__Data extract__.
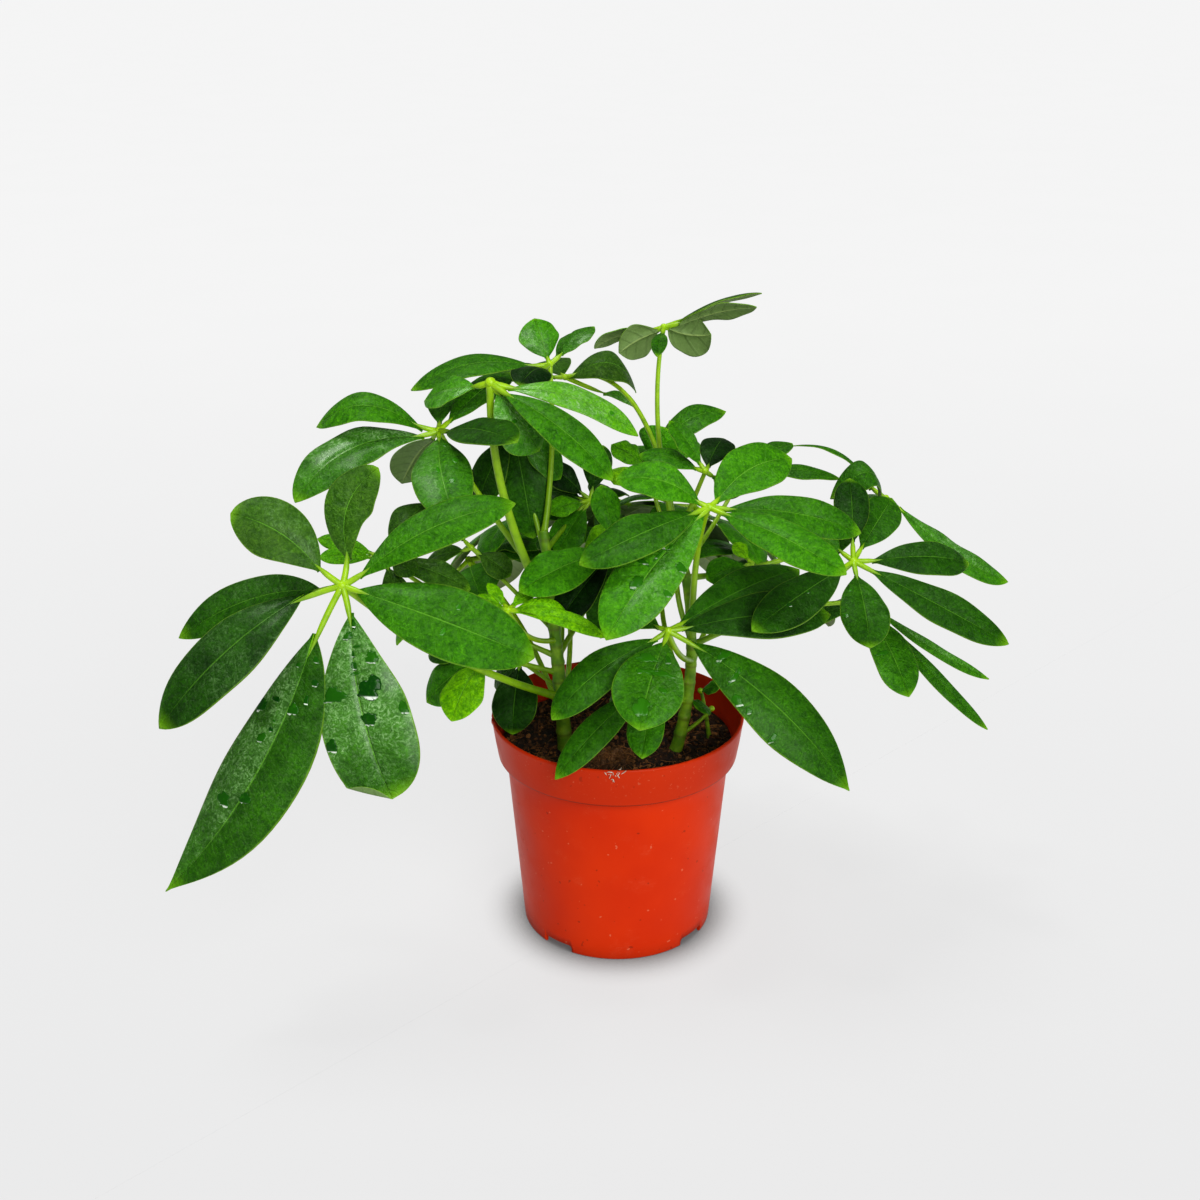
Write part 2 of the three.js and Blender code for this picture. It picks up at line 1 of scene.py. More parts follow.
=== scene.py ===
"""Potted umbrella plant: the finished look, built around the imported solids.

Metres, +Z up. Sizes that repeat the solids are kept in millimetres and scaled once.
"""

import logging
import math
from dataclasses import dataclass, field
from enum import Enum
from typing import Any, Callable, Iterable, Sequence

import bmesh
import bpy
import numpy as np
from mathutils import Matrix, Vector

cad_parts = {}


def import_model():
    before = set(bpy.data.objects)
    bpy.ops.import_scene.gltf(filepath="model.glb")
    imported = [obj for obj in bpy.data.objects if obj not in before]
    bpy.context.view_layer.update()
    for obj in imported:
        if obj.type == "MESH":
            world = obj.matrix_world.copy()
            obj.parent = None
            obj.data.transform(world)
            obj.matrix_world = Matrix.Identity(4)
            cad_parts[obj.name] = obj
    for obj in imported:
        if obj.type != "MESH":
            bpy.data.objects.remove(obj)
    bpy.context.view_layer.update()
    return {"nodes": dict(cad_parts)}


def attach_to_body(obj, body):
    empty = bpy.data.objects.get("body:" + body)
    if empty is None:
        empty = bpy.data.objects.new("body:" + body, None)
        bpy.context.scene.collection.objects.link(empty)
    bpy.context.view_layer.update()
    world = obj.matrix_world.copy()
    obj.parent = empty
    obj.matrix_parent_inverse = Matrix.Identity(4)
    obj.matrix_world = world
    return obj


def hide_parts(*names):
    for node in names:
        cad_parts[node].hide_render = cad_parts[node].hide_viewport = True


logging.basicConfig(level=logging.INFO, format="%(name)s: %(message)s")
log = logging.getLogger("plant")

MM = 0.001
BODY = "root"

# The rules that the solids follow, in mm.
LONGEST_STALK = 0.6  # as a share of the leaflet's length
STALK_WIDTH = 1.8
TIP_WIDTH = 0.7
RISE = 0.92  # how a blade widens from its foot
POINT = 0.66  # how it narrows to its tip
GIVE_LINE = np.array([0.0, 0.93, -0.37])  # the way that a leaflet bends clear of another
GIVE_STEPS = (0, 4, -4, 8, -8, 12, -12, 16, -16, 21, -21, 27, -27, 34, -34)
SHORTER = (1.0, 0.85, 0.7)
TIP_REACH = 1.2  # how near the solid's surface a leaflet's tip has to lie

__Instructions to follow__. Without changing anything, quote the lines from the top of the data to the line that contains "the imported solids.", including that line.

__Task solution__.
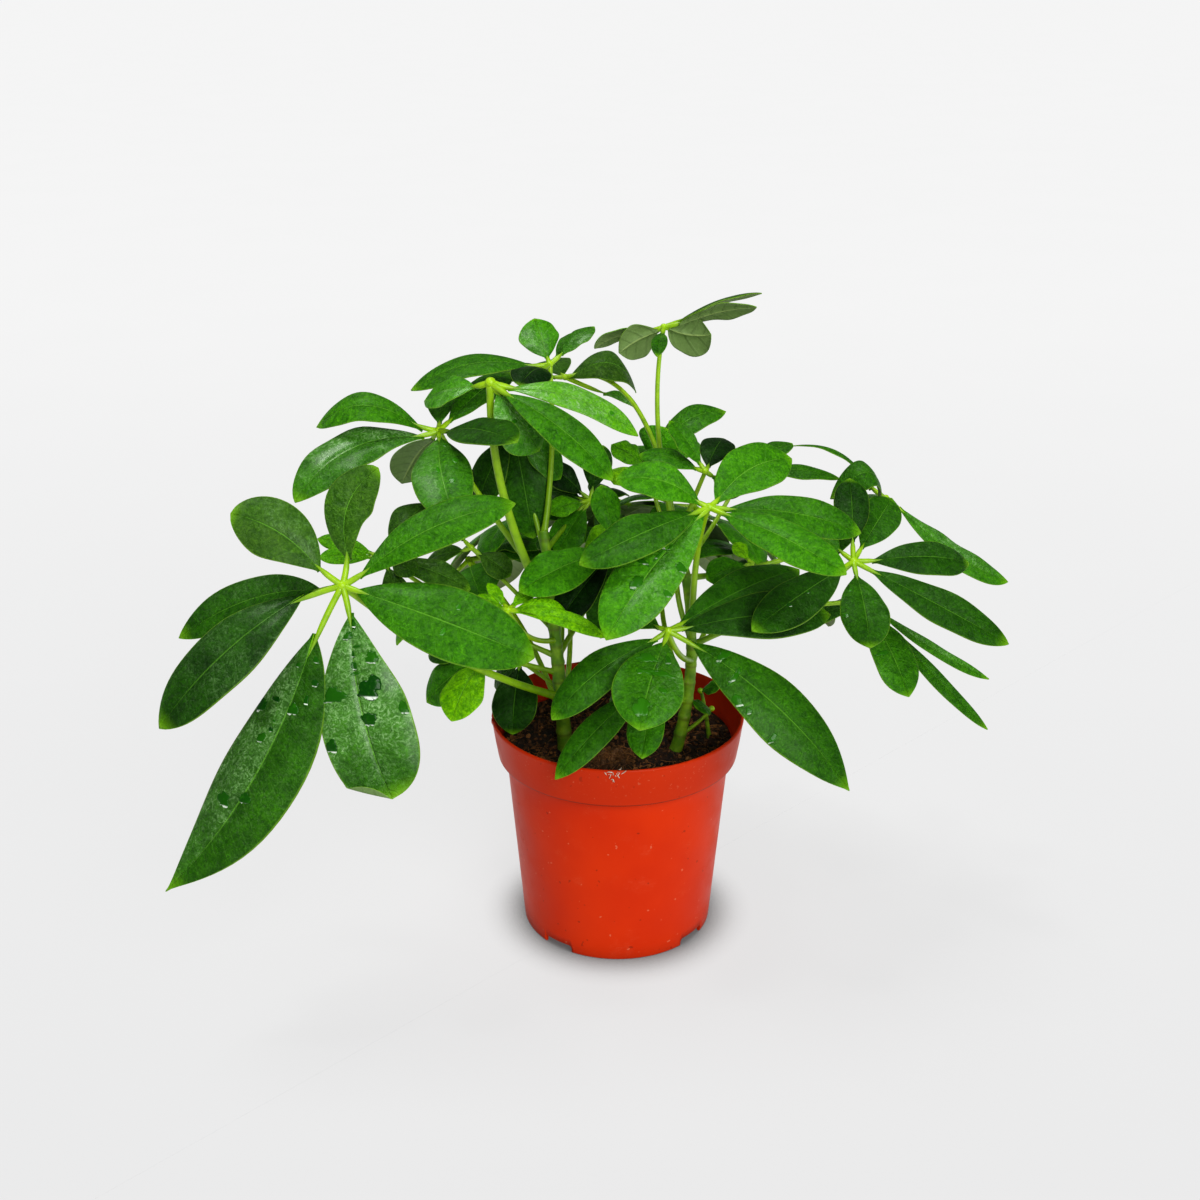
Write part 2 of the three.js and Blender code for this picture. It picks up at line 1 of scene.py. More parts follow.
=== scene.py ===
"""Potted umbrella plant: the finished look, built around the imported solids.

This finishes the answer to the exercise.